-- start --
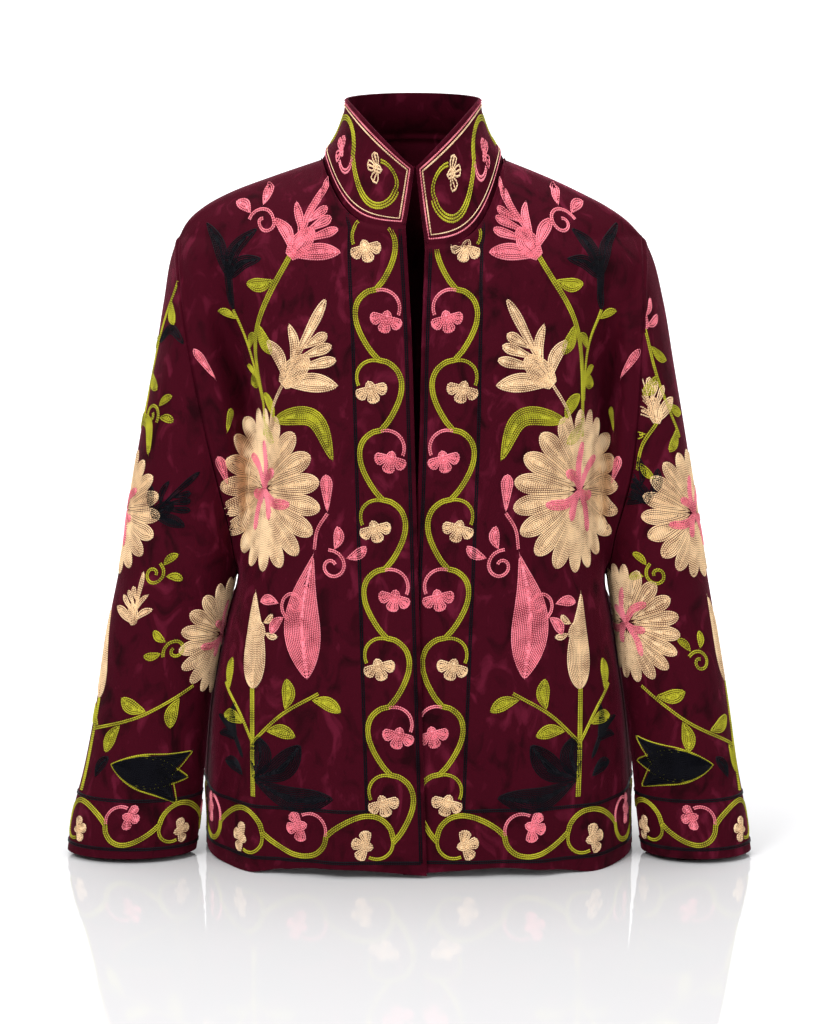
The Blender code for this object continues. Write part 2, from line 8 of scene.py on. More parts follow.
import bmesh
import bpy
import numpy as np
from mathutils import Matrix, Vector


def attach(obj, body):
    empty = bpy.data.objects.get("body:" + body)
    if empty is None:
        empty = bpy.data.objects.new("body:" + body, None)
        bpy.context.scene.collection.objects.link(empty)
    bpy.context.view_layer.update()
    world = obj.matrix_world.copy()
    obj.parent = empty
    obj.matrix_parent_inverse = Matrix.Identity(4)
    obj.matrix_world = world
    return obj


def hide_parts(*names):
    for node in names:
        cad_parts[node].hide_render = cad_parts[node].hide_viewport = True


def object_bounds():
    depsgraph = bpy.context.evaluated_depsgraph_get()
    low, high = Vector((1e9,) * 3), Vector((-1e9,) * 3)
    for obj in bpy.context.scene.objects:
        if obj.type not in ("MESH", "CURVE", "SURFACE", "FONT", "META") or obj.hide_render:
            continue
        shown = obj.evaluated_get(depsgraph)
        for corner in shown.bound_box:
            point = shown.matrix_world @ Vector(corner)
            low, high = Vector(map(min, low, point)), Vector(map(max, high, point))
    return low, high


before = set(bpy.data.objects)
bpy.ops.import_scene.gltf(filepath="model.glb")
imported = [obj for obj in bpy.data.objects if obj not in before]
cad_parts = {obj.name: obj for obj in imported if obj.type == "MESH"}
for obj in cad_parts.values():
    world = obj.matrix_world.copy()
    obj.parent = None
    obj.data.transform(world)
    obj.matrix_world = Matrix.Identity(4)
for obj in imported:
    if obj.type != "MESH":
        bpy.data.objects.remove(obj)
CAD_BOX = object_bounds()

bl_info = {
    "name": "Embroidered velvet jacket",
    "version": (1, 0, 0),
    "blender": (4, 5, 0),
    "location": "View3D > Sidebar > Jacket",
    "description": "Cloth, piping and chain-stitch embroidery of a velvet jacket",
    "category": "Object",
}

# Heights shared with the solids
NECK_RISE = 0.650
UNDERARM_RISE = 0.262
TIP_RISE = 0.578
CUFF_RISE = -0.001
SEAM_FORWARD = 0.006
FLOOR = CAD_BOX[0].z

# Neck opening
NECK_HALF = 0.0835
NECK_FRONT = 0.095
NECK_BACK = 0.078
NECK_BACK_RISE = 0.670
NECK_CURVE = 4.4
NECK_DROP = {-1: 0.061, 1: 0.078}

# Stand band: its upper edge
BAND_HALF = 0.0625
BAND_FRONT = 0.076
BAND_BACK = 0.052
BAND_FRONT_RISE = {-1: 0.642, 1: 0.640}
BAND_SIDE_RISE = 0.704
BAND_BACK_RISE = 0.711
BAND_END = {-1: -0.0010, 1: 0.0025}
BAND_HOLLOW = 0.0045

# The front panels overlap below the chest, the wearer's left one underneath
LAP_TOP = 0.50
LAP_BLEND = 0.10
LAP_DEPTH = 0.0038
LAP_WIDTH = 0.055

# Across a panel: where the section's named points lie, from centre to side
STATIONS = (0.0, 0.28, 0.54, 0.73, 0.87, 1.0)
NECK_END = 0.31

SECTION_COLUMNS = (
    "rise", "centre", "mid_x", "mid", "corner_x", "corner", "fold_x", "fold",
    "lobe_x", "lobe", "seam_x", "seam", "wide_fold", "wide_seam",
)
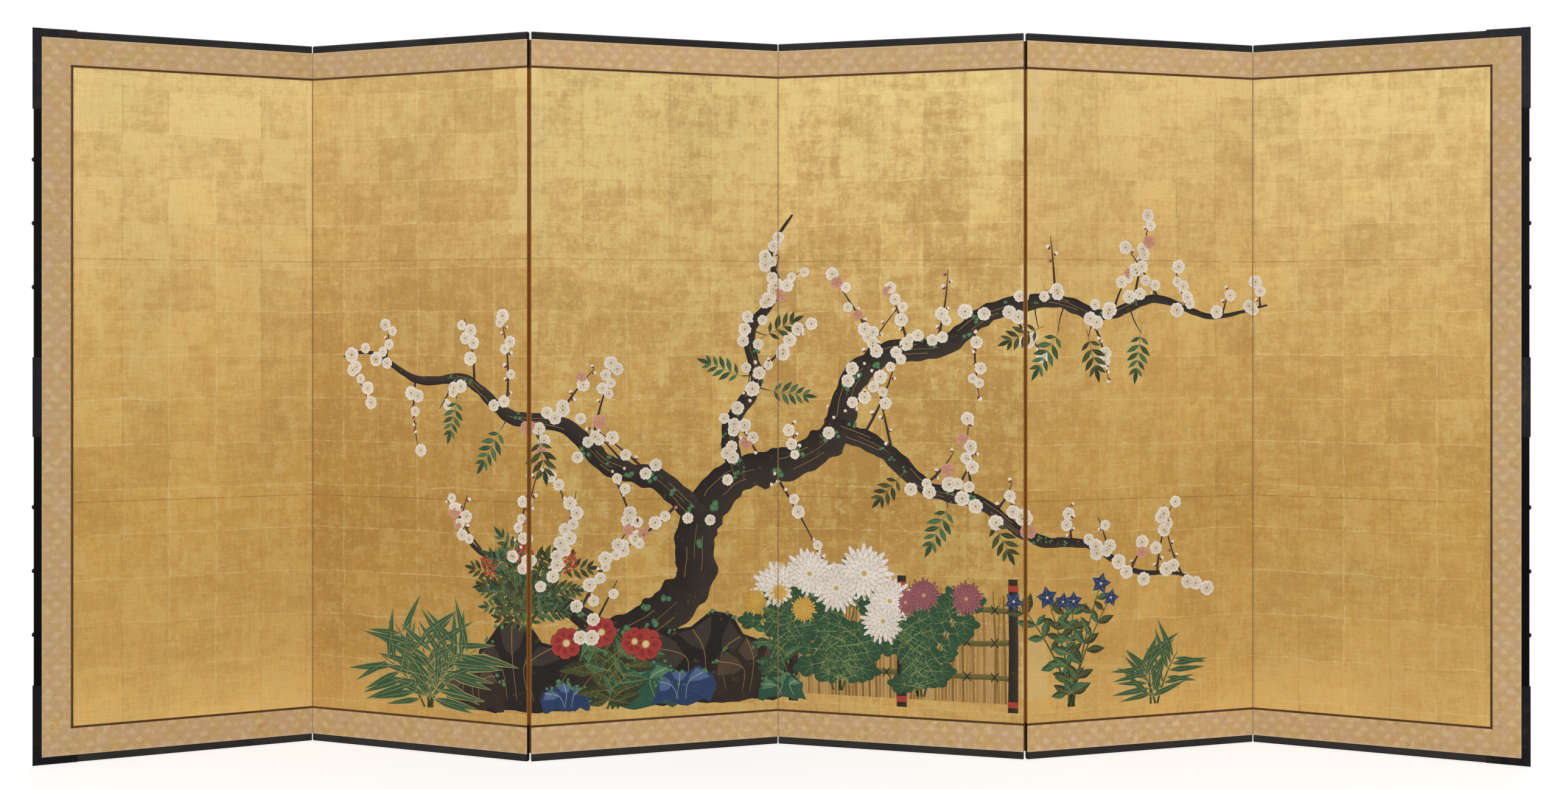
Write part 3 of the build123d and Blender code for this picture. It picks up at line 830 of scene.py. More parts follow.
wood = new_drawing()
limb_paths = []
moss_spots = []
blossom_spots = []
for limb_number, knots in enumerate(LIMBS):
    path = smooth_path(knots)
    stroke(wood, path, INK, 0.10 + 0.012 * limb_number, 0.17, SOFT_INK)
    limb_paths += path
    for line, (offset, share) in enumerate(((0.22, 0.9), (-0.18, 0.8), (0.02, 0.6))):
        for start in range(0, len(path) - 14, 22):
            run = path[start + 3 * line:start + 3 * line + 12]
            if len(run) < 6 or run[0][2] < 26:
                continue
            shifted = []
            for before, (x, z, width), after in zip(run, run[1:], run[2:]):
                ahead = Vector((after[0] - before[0], after[1] - before[1])).normalized()
                sway = offset * width + 3.0 * noise.noise(Vector((x * 0.03, z * 0.03, line)))
                shifted.append((x - ahead.y * sway, z + ahead.x * sway, 1.5 * share))
            stroke(wood, shifted, GOLD_LINE, 0.17)
    for x, z, width in path[::3]:
        if width > 22 and draw.random() < 0.42:
            along, up = draw.uniform(-0.4, 0.4) * width, draw.uniform(-0.3, 0.45) * width
            moss_spots.append((x + along, z + up, draw.uniform(0.5, 1.0) * width ** 0.5))

    # Shoots stand up from the limb, or hang where it is high, and carry buds and flowers by turns.
    walked = 0.0
    due = 60.0
    for before, here in zip(path, path[1:]):
        walked += math.dist(before[:2], here[:2])
        if walked < due or here[2] > 84:
            continue
        due = walked + SHOOT_EVERY * draw.uniform(0.5, 1.3)
        lean = draw.uniform(-0.75, 0.75) + (0.2 if here[0] > 1600 else -0.2)
        if draw.random() < 0.25 and here[1] > 450:
            lean += math.pi * 0.72 * (1 if lean > 0 else -1)
        length = draw.uniform(70, 260) * (0.6 + 0.4 * min(1.0, here[2] / 30))
        bend = draw.uniform(-0.25, 0.25)
        steps = max(4, round(length / 16))
        x, z = here[0], here[1]
        shoot = []
        for at in range(steps + 1):
            t = at / steps
            shoot.append((x, z, 6.5 * (1 - t) * min(1.0, 0.5 + here[2] / 60) + 1.6))
            x += math.sin(lean + bend * t * 2) * length / steps
            z += math.cos(lean + bend * t * 2) * length / steps
        stroke(wood, shoot, SOFT_INK, 0.09)
        side = 1
        for px, pz, _ in shoot[1:]:
            if draw.random() < 0.72:
                side = -side
                tint = "pink" if draw.random() < 0.10 else "white"
                if draw.random() < 0.55:
                    px, pz = px + side * draw.uniform(2, 13), pz + draw.uniform(-6, 6)
                    turn, size = draw.uniform(0, 6.28), draw.uniform(0.75, 1.12)
                    blossom_spots.append((f"{tint}_plum", px, pz, turn, size))
                else:
                    turn, size = -lean - side * 0.9, draw.uniform(0.8, 1.15)
                    blossom_spots.append((f"{tint}_bud", px + side * 4, pz, turn, size))
    for x, z, width in path[::2]:
        if width < 60 and draw.random() < 0.30:
            x, z = (c + draw.uniform(-0.7, 0.7) * (width + 12) for c in (x, z))
            blossom_spots.append(("white_plum", x, z, draw.uniform(0, 6.28), draw.uniform(0.85, 1.25)))

# Moss: dabs of malachite green with a dark ring, dotted over the bark.
for x, z, reach in moss_spots:
    for _ in range(3):
        touch = dab(x + draw.uniform(-9, 9), z + draw.uniform(-9, 9), reach)
        shape(wood, touch, "#3f6a4a", "#6f9a6a", 0.19 + 0.0005 * (len(wood["points"]) % 50), 0.01)

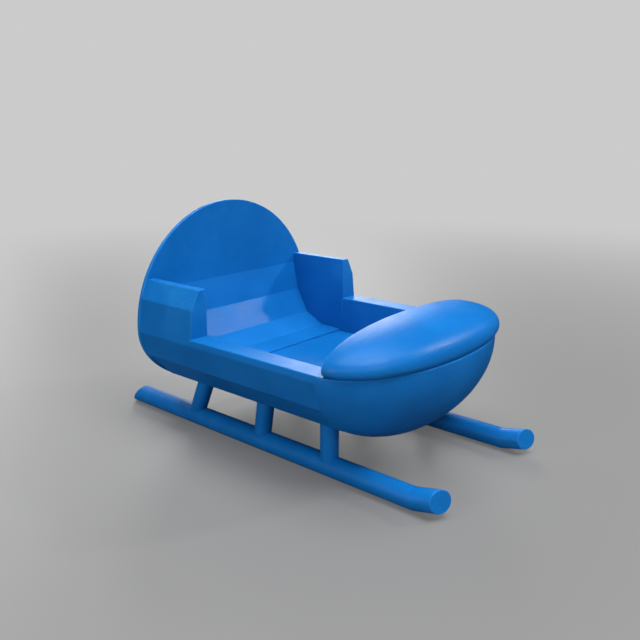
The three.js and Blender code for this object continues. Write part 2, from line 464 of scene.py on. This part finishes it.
class Recipe:
    """The nodes of one material or world."""

    def __init__(self, owner, finish="Principled BSDF", output="Material Output"):
        owner.use_nodes = True
        self.owner = owner
        self.nodes = owner.node_tree.nodes
        self.links = owner.node_tree.links
        self.finish = self.nodes[finish]
        self.output = self.nodes[output]

    def connect(self, socket, value):
        if isinstance(value, Shade):
            self.links.new(value.socket, socket)
        else:
            socket.default_value = value

    def add(self, kind, settings, inputs, output=0):
        node = self.nodes.new(kind)
        for key, value in settings.items():
            setattr(node, key, value)
        for key, value in inputs.items():
            self.connect(node.inputs[key], value)
        return Shade(self, node.outputs[output])

    def set(self, **values):
        for key, value in values.items():
            self.connect(self.finish.inputs[key.replace("_", " ")], value)

    def melt(self, share, other):
        """Shows another shader instead of the finish, by a share from 0 to 1."""
        own = Shade(self, self.finish.outputs[0])
        mixed = self.add("ShaderNodeMixShader", {}, {0: share, 1: own, 2: other})
        self.connect(self.output.inputs["Surface"], mixed)

    def camera_ray(self):
        """1 where the camera looks straight at a place, and 0 for light and reflections."""
        return self.add("ShaderNodeLightPath", {}, {}, "Is Camera Ray")

    def millimetres(self, stretch=(1, 1, 1)):
        """The place on the piece in millimetres, so that a noise's scale is per millimetre."""
        place = self.add("ShaderNodeTexCoord", {}, {}, "Object")
        scale = tuple(part / MM for part in stretch)
        return self.add("ShaderNodeVectorMath", {"operation": "MULTIPLY"}, {0: place, 1: scale})

    def noise(self, place, scale, detail=2.0, roughness=0.5):
        inputs = {"Vector": place, "Scale": scale, "Detail": detail, "Roughness": roughness}
        return self.add("ShaderNodeTexNoise", {}, inputs, "Fac")

    def blend(self, share, first, second):
        """A mix of two colours."""
        return self.add("ShaderNodeMix", {"data_type": "RGBA"}, {0: share, 6: first, 7: second}, 2)


DEEP_BLUE = (0.003, 0.122, 0.408, 1.0)
CLEAR_BLUE = (0.004, 0.144, 0.464, 1.0)
# paler blue on convex edges: partly rubbed wear, partly a painted highlight
RUBBED_AND_HIGHLIGHT_BLUE = (0.014, 0.205, 0.570, 1.0)
SHEEN = 0.15                        # specular level
REFRACTION = 1.5

# scales of the noise, per millimetre
CLOUD_SCALE = 0.11
PATCH_SCALE = 0.45
SKIN_SCALE = 1.9
GRAIN_SCALE = 6.5
SCRATCH_SCALE = 1.6
SCRATCH_STRETCH = (0.35, 2.6, 2.6)  # scratches run along the sleigh

EVEN_WEAR_AND_HIGHLIGHT = 0.35                    # part of the paler edge, rubbed wear and painted highlight, that doesn't come in patches
RUBBED_AND_HIGHLIGHT = 0.6                        # how much of the paler edge blue, rubbed wear and painted highlight, shows where the mask is full

ROUGHNESS = 0.33
CLOUD_ROUGHNESS = 0.05              # this and the next three are added to it
PATCH_ROUGHNESS = 0.05
SCRATCH_ROUGHNESS = 0.07
EDGE_ROUGHNESS = 0.08

SKIN_HEIGHT = 0.034                 # heights in millimetres
GRAIN_HEIGHT = 0.009
SCRATCH_DEPTH = 0.008


def satin_plastic(name):
    """Moulded plastic: faint clouds in the colour, a fine skin, and convex edges a little paler,
    partly as rubbed wear and partly as a painted highlight.
    """
    recipe = Recipe(bpy.data.materials.new(name))
    place = recipe.millimetres()
    clouds = recipe.noise(place, CLOUD_SCALE, detail=3.0).step(0.3, 0.7)
    patches = recipe.noise(place, PATCH_SCALE).step(0.35, 0.7)
    skin = recipe.noise(place, SKIN_SCALE)
    grain = recipe.noise(place, GRAIN_SCALE, detail=1.0)
    stretched = recipe.millimetres(SCRATCH_STRETCH)
    scratched = recipe.noise(stretched, SCRATCH_SCALE, detail=4.0, roughness=0.65)
    scratches = scratched.step(0.62, 0.72)

    # the edge mask makes convex edges paler, partly as rubbed wear and partly as a painted
    # highlight, and also makes them rougher
    wear_and_highlight = recipe.add("ShaderNodeAttribute", {"attribute_name": "wear_and_highlight"}, {}, "Fac")
    edge = wear_and_highlight * (EVEN_WEAR_AND_HIGHLIGHT + (1 - EVEN_WEAR_AND_HIGHLIGHT) * patches)

    body = recipe.blend(clouds, DEEP_BLUE, CLEAR_BLUE)
    # colour: paler blue on convex edges, as rubbed wear and as a painted highlight
    colour = recipe.blend(edge * RUBBED_AND_HIGHLIGHT, body, RUBBED_AND_HIGHLIGHT_BLUE)
    gloss = ROUGHNESS + CLOUD_ROUGHNESS * clouds + PATCH_ROUGHNESS * patches
    gloss += SCRATCH_ROUGHNESS * scratches + EDGE_ROUGHNESS * edge
    height = SKIN_HEIGHT * skin + GRAIN_HEIGHT * grain - SCRATCH_DEPTH * scratches
    relief = recipe.add("ShaderNodeBump", {}, {"Strength": 1.0, "Distance": MM, "Height": height})
    recipe.set(Base_Color=colour, Roughness=gloss, Normal=relief)
    recipe.set(IOR=REFRACTION, Specular_IOR_Level=SHEEN)
    return recipe.owner


# ---- the studio ----

VIEW_FROM = (0.07312, -0.08389, 0.04820)
VIEW_HEADING = 130.663              # degrees from +X to +Y
VIEW_DIP = 14.938                   # degrees below level
SENSOR_WIDTH = 36.0                 # this and the lens in millimetres
LENS = 39.41
NEAREST = 0.002
FARTHEST = 20.0


def camera():
    data = bpy.data.cameras.new("viewpoint")
    data.sensor_width = SENSOR_WIDTH
    data.lens = LENS
    data.clip_start = NEAREST
    data.clip_end = FARTHEST
    viewpoint = bpy.data.objects.new("viewpoint", data)
    viewpoint.location = VIEW_FROM
    tilt, turn = math.radians(90 - VIEW_DIP), math.radians(VIEW_HEADING - 90)
    viewpoint.rotation_euler = (tilt, 0.0, turn)
    bpy.context.scene.collection.objects.link(viewpoint)
    bpy.context.scene.camera = viewpoint


LAMPS = {
    # azimuth from +X to +Y and elevation in degrees, distance, size, power in watts
    "left_softbox": (51.8, 30.6, 0.40, 0.03, 0.46),
    "right_softbox": (-56.7, 26.9, 0.40, 0.04, 0.22),
    "overhead_panel": (0.0, 88.0, 0.45, 0.40, 2.10),
    "high_front_panel": (0.0, 60.0, 0.45, 0.20, 1.10),
    "rear_strip": (133.0, 22.0, 0.50, 0.25, 0.85),
    "front_panel": (-14.0, 24.0, 0.50, 0.15, 0.42),
    "side_panel": (-100.0, 15.0, 0.45, 0.20, 0.64),
    "rear_panel": (172.0, 16.0, 0.50, 0.25, 0.75),
}
WORLD = 0.6                         # the pale backdrop, as the camera sees it
AIR_LIGHT = 0.02                    # what it adds to the light
WHITE = (1.0, 1.0, 1.0, 1.0)
FLOOR_RADIUS = 6.0
FLOOR_SIDES = 96
FLOOR_ROUGHNESS = 0.5
FLOOR_TONE = (0.15, 0.15, 0.15, 1.0)
FLOOR_HAZE = 0.16                   # how far the floor melts into the air close by
FLOOR_FADE = (10.0, 320.0)          # millimetres from the middle, over which it melts altogether


def lamp(name, azimuth, elevation, distance, size, power_watts):
    data = bpy.data.lights.new(name, "AREA")
    data.shape = "DISK"
    data.size = size
    data.energy = power_watts
    light = bpy.data.objects.new(name, data)
    heading, height = math.radians(azimuth), math.radians(elevation)
    level = math.cos(height)
    outward = Vector((math.cos(heading) * level, math.sin(heading) * level, math.sin(height)))
    centre = (Vector(cad_box[0]) + Vector(cad_box[1])) / 2
    light.location = centre + outward * distance
    light.rotation_euler = outward.to_track_quat("Z", "Y").to_euler()
    light.visible_camera = False
    bpy.context.scene.collection.objects.link(light)


def air():
    """Hardly any light of its own, and a pale backdrop where the camera sees past the floor."""
    recipe = Recipe(bpy.data.worlds.new("studio_air"), "Background", "World Output")
    recipe.set(Color=WHITE, Strength=AIR_LIGHT)
    backdrop = recipe.add("ShaderNodeBackground", {}, {"Color": WHITE, "Strength": WORLD})
    recipe.melt(recipe.camera_ray(), backdrop)
    bpy.context.scene.world = recipe.owner


def ground():
    """A pale floor that melts into the backdrop with distance, as far as the camera sees."""
    made = bmesh.new()
    bmesh.ops.create_circle(made, cap_ends=True, segments=FLOOR_SIDES, radius=FLOOR_RADIUS)
    mesh = bpy.data.meshes.new("studio_floor")
    made.to_mesh(mesh)
    made.free()
    floor = bpy.data.objects.new("studio_floor", mesh)
    floor.visible_glossy = False        # the plastic doesn't mirror it
    bpy.context.scene.collection.objects.link(floor)

    recipe = Recipe(bpy.data.materials.new("pale_floor"))
    recipe.set(Base_Color=FLOOR_TONE, Roughness=FLOOR_ROUGHNESS)
    place = recipe.millimetres()
    distance = recipe.add("ShaderNodeVectorMath", {"operation": "LENGTH"}, {0: place}, "Value")
    haze = recipe.add("ShaderNodeEmission", {}, {"Color": WHITE, "Strength": WORLD})
    melted = FLOOR_HAZE + (1 - FLOOR_HAZE) * distance.step(*FLOOR_FADE)
    recipe.melt(melted * recipe.camera_ray(), haze)
    mesh.materials.append(recipe.owner)
    floor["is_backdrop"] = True


def studio():
    for name, values in LAMPS.items():
        lamp(name, *values)
    air()
    ground()
    bpy.context.scene.view_settings.view_transform = "Standard"


# ---- assembly ----

camera()
studio()

back_panel()
floor_pan()
seat()
nose()
front_cap()
for side_name, side_sign in (("left", 1), ("right", -1)):
    side_wall(side_name, side_sign)
    armrest(side_name, side_sign)
    runner(side_name, side_sign)
    for place_name, (strut_foot, strut_lean) in STRUTS.items():
        strut(side_name, side_sign, place_name, strut_foot, strut_lean)

blue_plastic = satin_plastic("blue_plastic")
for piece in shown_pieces():
    piece.data.materials.clear()
    piece.data.materials.append(blue_plastic)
-- end --
> Request:
Reproduce the lines exactly, from the line that contains "obj.matrix_parent_inverse = Matrix.Identity(4)" through the line that contains "low, high = Vector((1e9,)", and nothing more.

> Solution:
    obj.matrix_parent_inverse = Matrix.Identity(4)
    obj.matrix_world = world
    return obj


def hide_parts(*names):
    for node in names:
        cad_parts[node].hide_render = cad_parts[node].hide_viewport = True


def object_bounds():
    depsgraph = bpy.context.evaluated_depsgraph_get()
    low, high = Vector((1e9,) * 3), Vector((-1e9,) * 3)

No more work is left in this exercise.